Many laws that restrict freedoms are effectively substitutes for private contracts. In a frictionless world we wouldn’t need those laws because every subset of individuals could sign private contracts to decide efficiently what the laws decide bluntly and uniformly. But given transaction costs and bargaining inefficiencies those blunt laws are the best we can do.
Some people might want to sign contracts that constrain themselves. For example I might know that I am tempted to drink too many Big Gulps and I might want to contract with every potential supplier of large sugary drinks, getting them to agree never to sell them to me even if I ask for it. But this kind of contract is plagued not only by the transaction costs and bargaining inefficiencies that justify many existing planks in the social contract, but in addition a new friction: these contracts are simply not enforceable.
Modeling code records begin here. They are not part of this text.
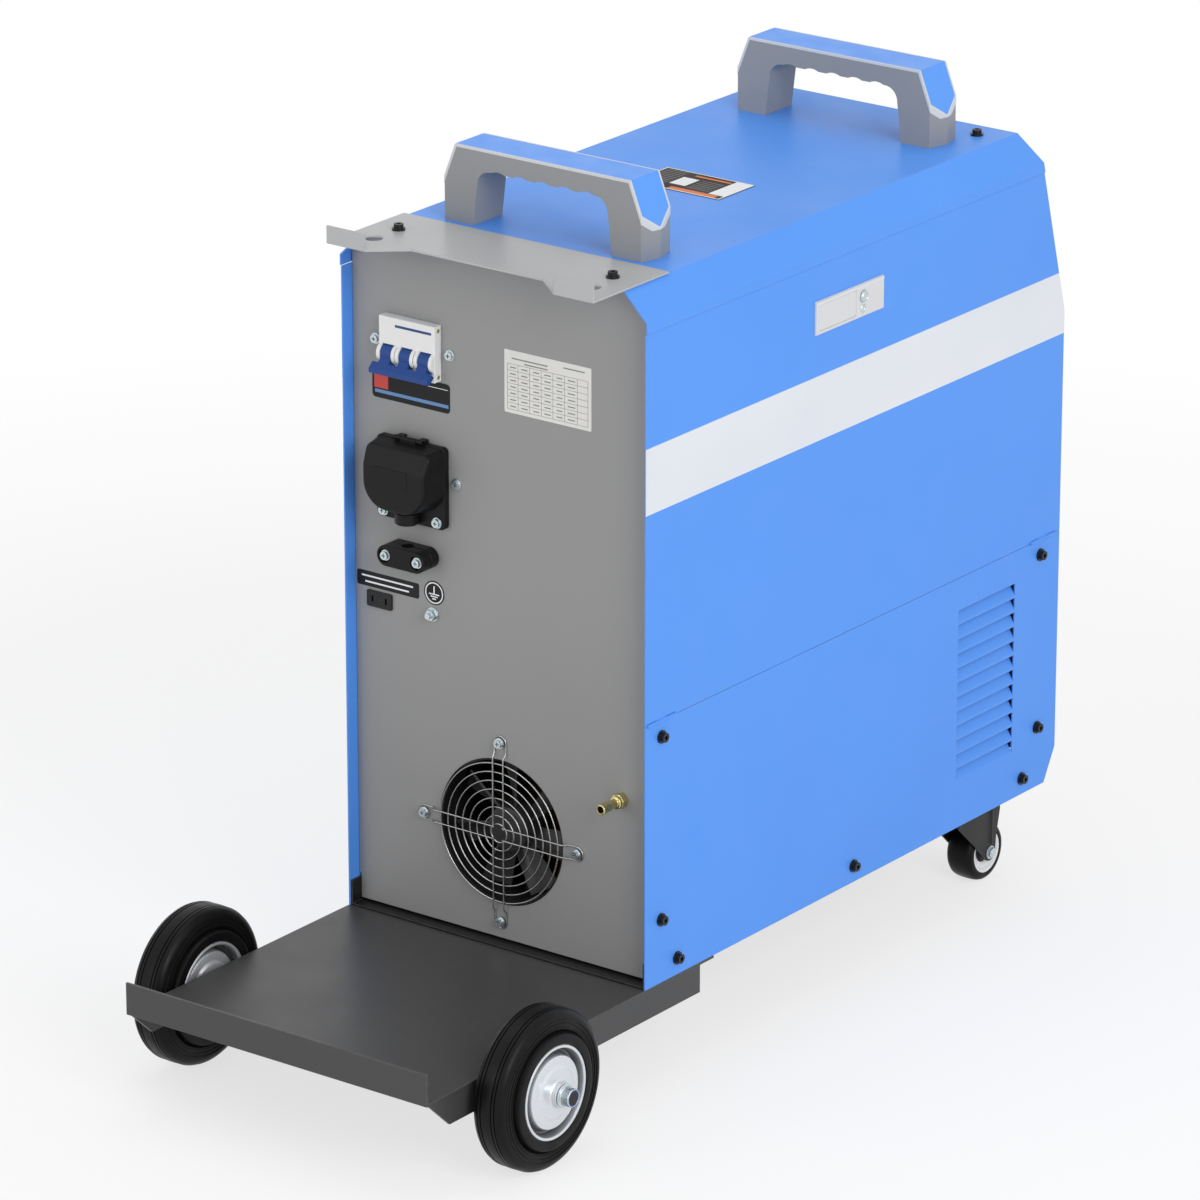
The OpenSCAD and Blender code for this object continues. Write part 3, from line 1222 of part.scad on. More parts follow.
module power_magnetics() color(COPPER) {
    // Transformer: feet, core and winding
    translate([power_x, fy(180), hz(plate)]) {
        block([-core[0] / 2, -core[1] / 2 - 8, 0], [core[0] / 2, core[1] / 2 + 8, 12]);
        block([-core[0] / 2, -core[1] / 2, 11.9], [core[0] / 2, core[1] / 2, core[2]]);
        block([-coil[0] / 2, -coil[1] / 2, 20], [coil[0] / 2, coil[1] / 2, 20 + coil[2]]);
    }
    // Choke in the lower bay of the feeder side
    translate([-70, fy(210), hz(plate)]) {
        block([-choke[0] / 2, -choke[1] / 2 - 10, 0], [choke[0] / 2, choke[1] / 2 + 10, 6]);
        block([-choke[0] / 2, -choke[1] / 2, 5.9], [choke[0] / 2, choke[1] / 2, choke[2]]);
        rotate([90, 0, 0]) translate([0, choke[2] - choke_r - 6, -choke[1] / 2 - 6])
            cylinder(r = choke_r, h = choke[1] + 12);
    }
}

fin_count = 11;
fin_t = 2;
sink = [90, 140, 62];
module heatsink() color(STEEL) translate([power_x, fy(case_len - 224), hz(plate)]) {
    block([-sink[0] / 2, -sink[1] / 2, 0], [sink[0] / 2, sink[1] / 2, 8]);
    for (i = [0:fin_count - 1]) translate([-sink[0] / 2 + i * (sink[0] - fin_t) / (fin_count - 1), 0, 0])
        block([0, -sink[1] / 2, 7.9], [fin_t, sink[1] / 2, sink[2]]);
}

board_x = inner - 14;
board_d = [90, case_len - 64];           // rear and front edge of the inverter board
board_h = [24, 190];
cap_pitch = 36;
capacitor = [15, 34];                    // radius and length
module inverter_board() color("#2f6b3f") {
    case_box(board_x, board_x + 1.6, board_d[0], board_d[1], board_h[0], board_h[1]);
    for (d = [board_d[0] + 20, board_d[1] - 20], h = [board_h[0] + 10, board_h[1] - 10])
        rod_x([board_x + 1.5, fy(d), hz(h)], 3, inner - board_x - 1.5);
    for (i = [0:3]) rod_x([board_x - capacitor[1], fy(board_d[0] + 40 + i * cap_pitch),
        hz(board_h[1] - 40)],
                          capacitor[0], capacitor[1] + 0.1);
    case_box(board_x - 22, board_x + 0.1, board_d[1] - 200, board_d[1] - 80, board_h[1] - 70,
        board_h[1] - 20);
}

// ---------------------------------------------------------------- front fittings

overlay_t = 2;
overlay_w = 230;
window_t = 0.8;
driver_w = overlay_w - 20;
board_low = knob_s - 16;                 // lower and upper edge of the driver board on the slope
board_high = slope_len - 30;
module control_panel() color("#17181a") {
    difference() {
        on_slope(0, slope_len / 2 + 2) linear_extrude(overlay_t) round_rect(overlay_w, slope_len - 28, 6);
        on_slope(0, button_s) translate([0, 0, -1]) cylinder(r = button_r + run_gap, h = 5);
    }
    for (s = [-1, 1]) {
        on_slope(s * knob_x, knob_s) translate([0, 0, -14]) cylinder(r = shaft_r, h = 14 + overlay_t + 10);
        on_slope(s * knob_x, slope_len - 48) translate([0, 0, overlay_t - 0.1])
            linear_extrude(window_t + 0.1)
            difference() {
                round_rect(62, 30, 3);
                round_rect(56, 24, 2);
            }
    }
    // Driver board behind the panel, on four posts
    on_slope(0, board_low) translate([-driver_w / 2, 0, -15]) cube([driver_w, board_high - board_low, 1.6]);
    for (x = [-1, 1], s = [board_low + 5, board_high - 10]) on_slope(x * (driver_w / 2 - 15), s)
        translate([0, 0, -14]) cylinder(r = 3, h = 14 - plate);
}

knob_r = 13;
module knob(side) color(BLACK) on_slope(side * knob_x, knob_s) translate([0, 0, overlay_t + 0.4])
    difference() {
    union() {
        cylinder(r = knob_r + 2, h = 3);
        cylinder(r = knob_r, h = 15);
    }
    translate([0, 0, -1]) cylinder(r = shaft_r + run_gap, h = 12);
    translate([-0.7, 4, 14]) cube([1.4, knob_r, 2]);
}
module left_knob() { knob(-1); }
module right_knob() { knob(1); }
module mode_button() color(ZINC) on_slope(0, button_s) translate([0, 0, -plate])
    cylinder(r = button_r, h = plate + overlay_t + 3);

torch_block = 17;
module torch_socket() color(BLACK) difference() {
    union() {
        translate([torch_x, fy(front_d), hz(torch_h)]) rotate([90, 0, 0]) linear_extrude(4)
            round_rect(56, 56, 5);
        rod_y([torch_x, fy(case_len + front_reach), hz(torch_h)], 15, recess + front_reach);
        rod_y([torch_x, fy(front_d + 16), hz(torch_h)], 20, 16);
        rod_y([torch_x, fy(front_d) - 0.1, hz(torch_h)], 15.8, 6);
        case_box(torch_x - torch_block, torch_x + torch_block, wall_front + 1, front_d - plate - 3,
            torch_h - torch_block, torch_h + torch_block);
    }
    rod_y([torch_x, fy(case_len + front_reach) - 1, hz(torch_h)], torch_bore_r,
        front_d - wall_front + recess + front_reach);
    for (s = [-1, 1]) rod_y([torch_x + s * 8.5, fy(case_len + front_reach) - 1, hz(torch_h + 5)], 1.8, 14);
}

module output_sockets() color(BLACK) both_sides() difference() {
    union() {
        rod_y([output_x, fy(front_d + 4), hz(output_h)], 21, 4);
        rod_y([output_x, fy(front_d + 14), hz(output_h)], 17, 14);
        rod_y([output_x, fy(front_d) - 0.1, hz(output_h)], 14, 30);
    }
    rod_y([output_x, fy(front_d + 15), hz(output_h)], output_bore_r, 36);
}

base_pan();
rear_panel();
front_panel();
plain_side_panel();
louvre_side_panel();
divider_wall();
roof_cover();
cover_screws();
bottle_bracket();
rear_handle_grip();
front_handle_grip();
handle_inlays();
breaker_body();
label_plates();
panel_screws();
terminal_base();
cable_clamp();
heater_socket();
fan_guard();
fan_frame();
gas_inlet();
gas_valve();
gas_hose();
bottle_tray();
axle();
axle_caps();
caster_plates();
power_magnetics();
heatsink();
inverter_board();
control_panel();
torch_socket();
output_sockets();
feeder_plate();
feed_motor();
spool_spindle();
breaker_toggle();
terminal_lid();
fan_impeller();
rim_left();
rim_right();
tyre_left();
tyre_right();
caster_fork_left();
caster_fork_right();
caster_wheel_left();
caster_wheel_right();
side_door();
latch_plate();
latch_paddle();
latch_button();
latch_bolt();
drive_roll();
pressure_arm();
pressure_roll();
wire_spool();
wire_pack();
left_knob();
right_knob();
mode_button();
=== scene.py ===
"""MIG welder on a gas bottle cart: its finishes, its finely shaped pieces, the light and the camera.

Lengths in the classes are millimetres. x runs across the machine, d is the depth from the rear edge of
the side panels towards the front, and h is the height above the deck on which the case stands.
"""

from __future__ import annotations

import logging
import math
from dataclasses import dataclass
from enum import Enum
from typing import ClassVar, Sequence

import bmesh
import bpy
from mathutils import Matrix, Vector


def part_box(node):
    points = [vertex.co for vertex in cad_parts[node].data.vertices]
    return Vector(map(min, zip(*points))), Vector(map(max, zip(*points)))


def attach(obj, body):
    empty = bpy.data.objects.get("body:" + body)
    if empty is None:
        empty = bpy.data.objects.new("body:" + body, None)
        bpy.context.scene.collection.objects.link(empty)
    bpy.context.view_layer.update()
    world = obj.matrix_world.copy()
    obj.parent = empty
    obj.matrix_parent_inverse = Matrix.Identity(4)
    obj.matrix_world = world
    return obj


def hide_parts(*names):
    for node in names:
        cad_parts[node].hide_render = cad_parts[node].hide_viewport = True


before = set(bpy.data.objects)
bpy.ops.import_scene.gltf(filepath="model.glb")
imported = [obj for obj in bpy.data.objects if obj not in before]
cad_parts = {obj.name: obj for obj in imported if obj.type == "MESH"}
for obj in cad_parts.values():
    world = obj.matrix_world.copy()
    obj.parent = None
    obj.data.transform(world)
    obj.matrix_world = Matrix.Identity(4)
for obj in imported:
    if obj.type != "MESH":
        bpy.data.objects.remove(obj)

MM = 0.001
TURN = 2 * math.pi
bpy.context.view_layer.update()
SIDE_LOW, SIDE_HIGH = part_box("plain_side_panel")
REAR, DECK, HALF = SIDE_HIGH.y, SIDE_LOW.z, SIDE_HIGH.x
REARWARD = Vector((0, 1, 0))
log = logging.getLogger("welder")

# Depth of the rear panel's outer face and height of the roof in mm, and the smallest sharp angle in degrees.
PANEL = 12.0
ROOF = 556.5
CREASE = 32.0

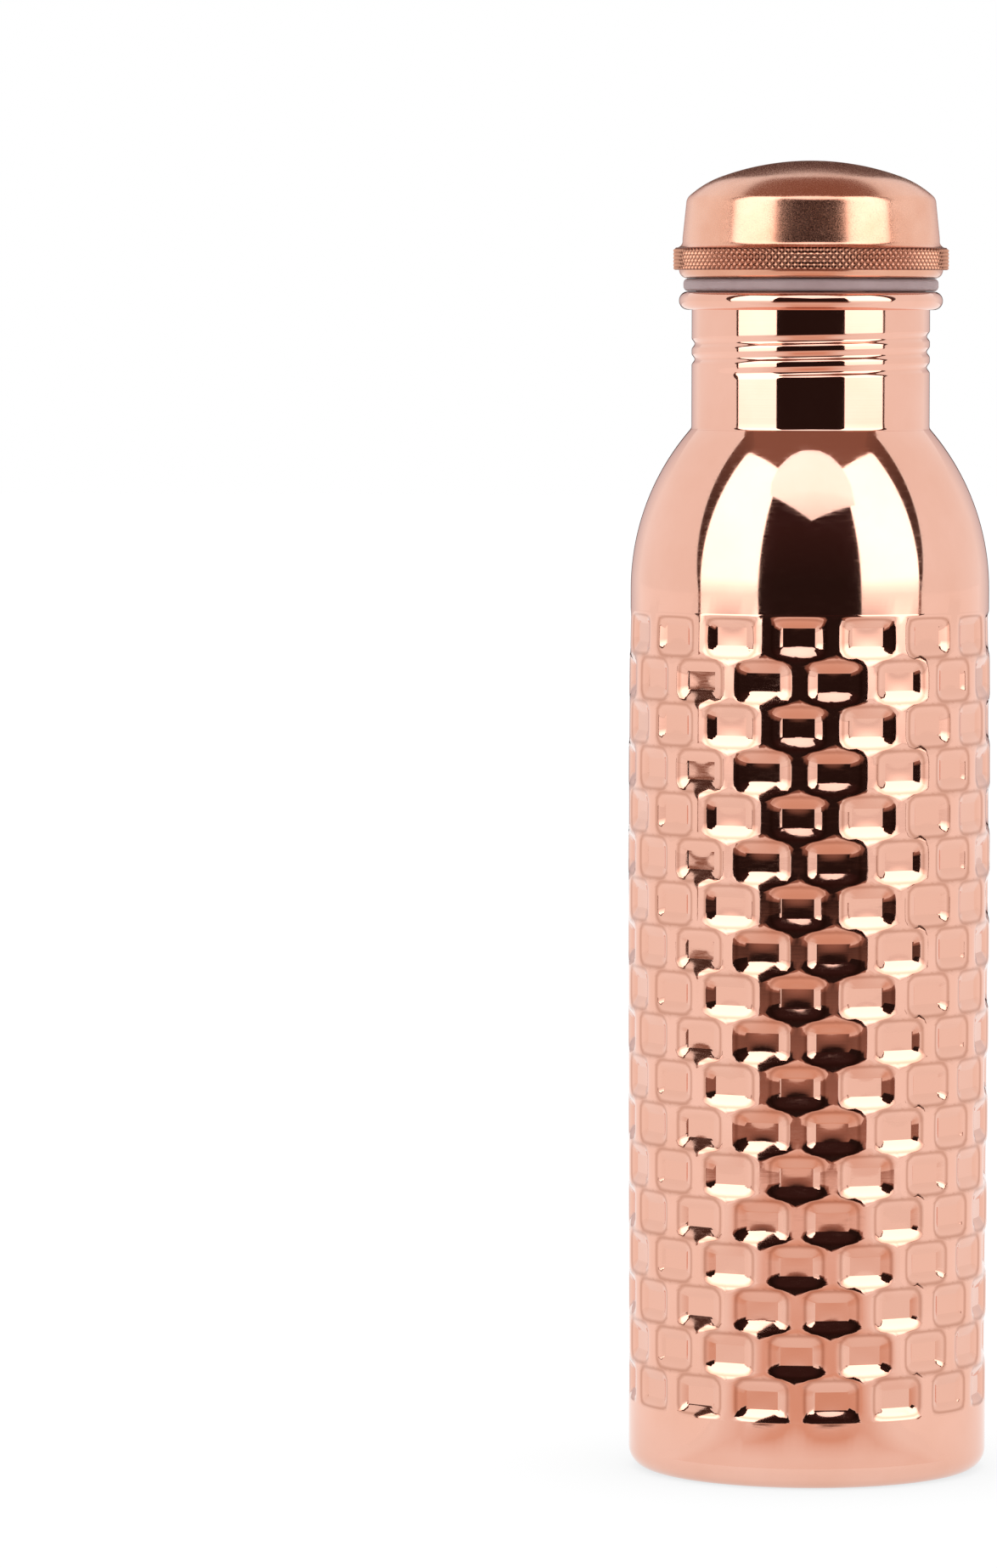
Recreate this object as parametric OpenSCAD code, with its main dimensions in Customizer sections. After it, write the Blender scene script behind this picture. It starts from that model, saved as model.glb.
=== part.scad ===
// Copper water bottle: embossed body, thread-rolled neck, knurled screw cap with a silicone gasket.
// Millimetres, +Z up, origin at the centre of the foot on the table, front of the bottle towards -Y.

/* [Part] */
// Which node to draw

/* [Body] */
// Outer diameter of the plain bands above and below the embossing
body_d = 74; // [70:0.5:80]
// Height of the centre of the shoulder's arc, where the straight body ends
shoulder_z = 182.3; // [181:0.1:186]
// Radius of the shoulder's arc
shoulder_bend = 50.4; // [49:0.1:52]
// Radius of the corner between body and foot
foot_corner = 4.2; // [3:0.1:5]
// Thickness of the body sheet
wall = 0.6; // [0.5:0.05:0.7]
// Width of the flat ring that the bottle stands on
foot_ring_w = 1.6; // [1.2:0.1:2]
// Height of the recess under the base
base_lift = 2.4; // [1.5:0.1:3.5]
// Rise of the base plate's centre above the recess's rim
base_crown = 0.8; // [0:0.1:1.5]

/* [Embossing] */
// Rows of dimples
rows = 18; // [14:1:20]
// Dimples in one row
per_row = 16; // [14:1:18]
// Height of the lower edge of the embossed field
pattern_bottom = 13.6; // [12:0.1:15]
// Height of the upper edge of the embossed field
pattern_top = 178.3; // [176:0.1:180]
// Width of a dimple's flat floor
floor_w = 6.8; // [5:0.1:7.5]
// Height of a dimple's flat floor
floor_h = 3.7; // [2.4:0.1:4]
// Depth of the floor below the crest circle, at the middle of a dimple
dimple_depth = 1.3; // [0.9:0.05:1.6]
// How far the point of a cell reaches past the mean row boundary
peak = 1.05; // [0.6:0.05:1.3]
// How far the crests stand out past the plain bands
crest_swell = 0.5; // [0:0.05:0.7]
// Turn of the whole embossed field about the bottle's axis, in degrees
pattern_turn = -3.4; // [-11:0.1:11]

/* [Neck] */
// Outer diameter of the neck
neck_d = 49.1; // [48.6:0.1:49.6]
// Radius of the fillet at the foot of the neck
neck_fillet = 1; // [0.6:0.1:4]
// Height of the top of the rolled lip
lip_top = 243.6; // [242.6:0.1:243.6]
// Outer diameter of the rolled lip
lip_d = 54.4; // [53.8:0.1:55]

/* [Thread] */
// Rise of the thread in one turn
pitch = 3.2; // [3:0.1:3.4]
// Depth of the rolled groove
thread_depth = 0.6; // [0.4:0.05:0.6]
// Turns of groove rolled into the neck
thread_turns = 2.6; // [2:0.1:2.8]
// Height of the groove's start, at the front
thread_z = 227.2; // [227:0.1:227.6]
// Radial gap between the thread of the neck and the thread of the plug
thread_gap = 0.3; // [0.25:0.05:0.35]

/* [Cap] */
// Height of the top of the dome
cap_top = 270.5; // [269:0.1:272]
// Radius of the dome's crown
crown_bend = 54; // [50:0.5:58]
// Slope of the dome, in degrees, where the crown passes into the haunch
crown_turn = 20; // [18:0.5:22]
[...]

Because even with such a contract in place, when I actually am tempted to buy a Slurpee, it will be in the interest of both me and my Slurpee supplier to nullify the contract. (It doesn’t solve the problem to structure the contract so that I have to pay 7-11 if I buy a Slurpee from them. If that contract works then I don’t buy the Slurpee and 7-11 would be willing to agree to sign a second contract that nullifies the first one in order to sell me a Slurpee.)
These considerations alone don’t imply that it would be socially efficient to substitute a blanket ban on large sugary drinks for the unenforceable contracts. But what they do imply is that it would be efficient for the courts to recognize such a ban if a large enough segment of the population wants it. (And this is no way intended to suggest that one Michael Bloomberg by himself constitutes a large enough segment of the population.)